In Italy especially, and indeed most generally in other countries, the outline of the aureole is more regular and geometrical. It is in some instances a perfect circle. The accompanying cut (fig. 8.) is taken from a fresco in the great church of the convent of Salamina in Greece, executed in the eighteenth century; but, as M. Didron observes, Christian Greece of our times is a country of the middle ages, and a monument of art there executed in the eighteenth century answers to one of the thirteenth century in western Europe. Here the aureole is circular, and supported at the four cardinal points by four cherubim. The field of this aureole is divided by symbolical squares, with concave sides, which intersect.
The Divinity has here his feet on one rainbow while he is seated on another. In fig. 9. we have the Virgin, with a plain nimbus, seated in an oval aureole, intersected by another lesser aureole of the same form, which encloses her feet. It is taken from an illuminated manuscript of the tenth century, in the Bibl. Royale at Paris.
(Fig. 9) The Virgin in an Aureole.
We have said so much on the nimbus and the aureole, that we must pass much more rapidly over the remaining, and much larger portion, of the important volume before us. In the first section, M. Didron treats of the different manners of representing the first Person of the Trinity, God the Father. The Father is properly represented as the Creator; yet in some monuments, and especially among the Greeks, the Son usurps the place of the Father, and is frequently represented in the act of creating, as well as in other acts and attributes belonging to the Father. In the following figure (fig. 10.), from a fresco of the eighteenth century, at Salamina, Christ is represented as the Almighty—ὁ παντοκράτωρ. In some instances we find the second Person of the Trinity placed in a superior position, or with higher attributes, than the first. In other instances we find the Father clothed in the attributes of pagan deities, as the god of combats, &c. Some of the singularities of this kind may perhaps be attributed to sectarian doctrines which ruled at the time and place where they were made. Platonism, Judaism, and Gnosticism, are sometimes traced distinctly in early monuments. The Father is frequently represented by a mere hand, inclosed in a nimbus, and issuing from the clouds: he generally appears aged and with a beard, and is frequently clad in the mantle and crown of a Pope.
(Fig. 10) Christ the Almighty.
The different events of the history of our Saviour, and his immediate intercourse with mankind, give to the Son a much more varied character than the Father in the hands of the medieval artists. "In iconography," as M. Didron observes, "the God par excellence is Jesus." We prefer sending our readers to the book itself than to attempt giving any notion of the mode in which this extensive part of the subject is treated. It embraces many collateral emblems, such as the cross, the fish (ἰχθὺς), &c. With regard to the fish, we think that M. Didron has shewn satisfactorily that this figure, when sculptured on the early Christian sarcophagi in the catacombs, signified nothing more than that the person buried there was a fisherman. There has been a tendency in archæology to extend too widely the system of symbolism. The Holy Ghost, the third Person of the Divine Trinity, also occupies a considerable space in Christian iconography. Its most common form is that of a dove, always accompanied with the nimbus. The following miniature (fig. 11.), taken from a French manuscript of the fifteenth century, represents the Holy Ghost carried upon the face of the waters in the work of creation. The nimbus of the Creator is here not bounded by an outline.
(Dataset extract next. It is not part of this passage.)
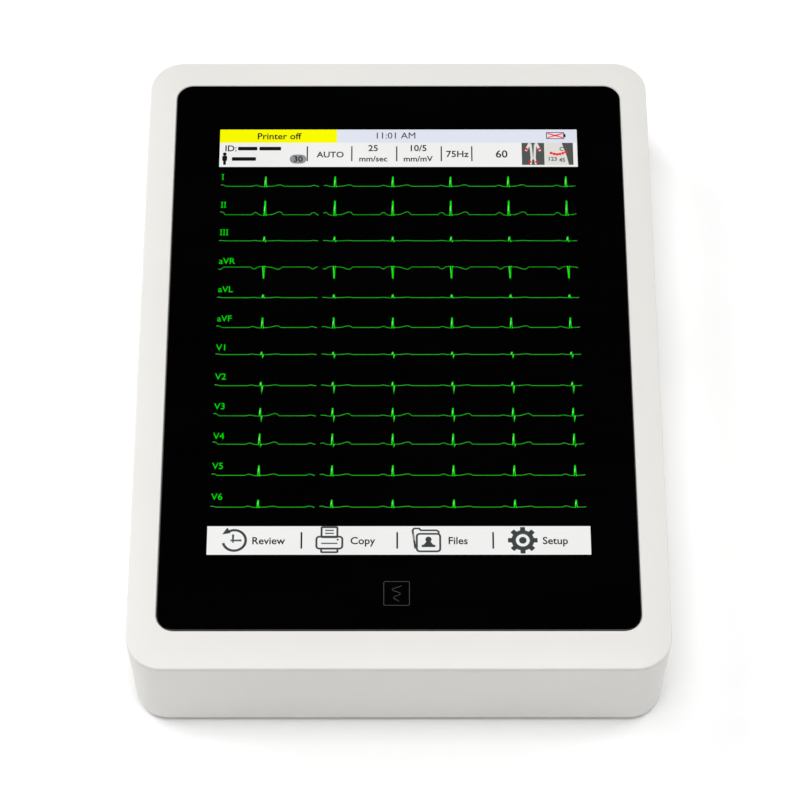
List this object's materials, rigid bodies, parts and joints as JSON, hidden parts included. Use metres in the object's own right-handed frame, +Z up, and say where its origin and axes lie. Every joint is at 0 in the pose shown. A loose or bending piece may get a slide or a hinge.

At other times (and not unfrequently) the Holy Ghost is represented in a human form, sometimes with the dove seated upon the head or arm of the figure: this occurs chiefly when the three Persons of the Trinity are represented together, and the Holy Ghost appears as joining the Father and the Son.
(Fig. 12.) The Trinity. In these cases a regular gradation of age is most commonly observed: the Father appearing in the character of a man far advanced in years, the Son as a man in the vigour of age, and the Holy Ghost the youngest of the three. The last cut we borrow from the book before us (fig. 12.), was taken from a French miniature of the fifteenth century, and represents the three Persons of the Trinity, each with a cruciferous nimbus, and enveloped together in a flamboyant aureole, not limited by an outline. M. Didron's book ends with the chapter on the Trinity. The importance of this work, and the complete and satisfactory manner in which the subject is treated, seemed to call for a longer notice than we shall be able, except in few cases, to give to new publications. t. wright.
- ↑ M. Didron's observations on the Nimbus were first published in an article in M. César Daly's Revue Generale de l'Architecture et des Travaux publics, of which an abridged translation appeared in the Literary Gazette. They have been revised, newly arranged, and much amplified, in the Iconographie Chrétienne.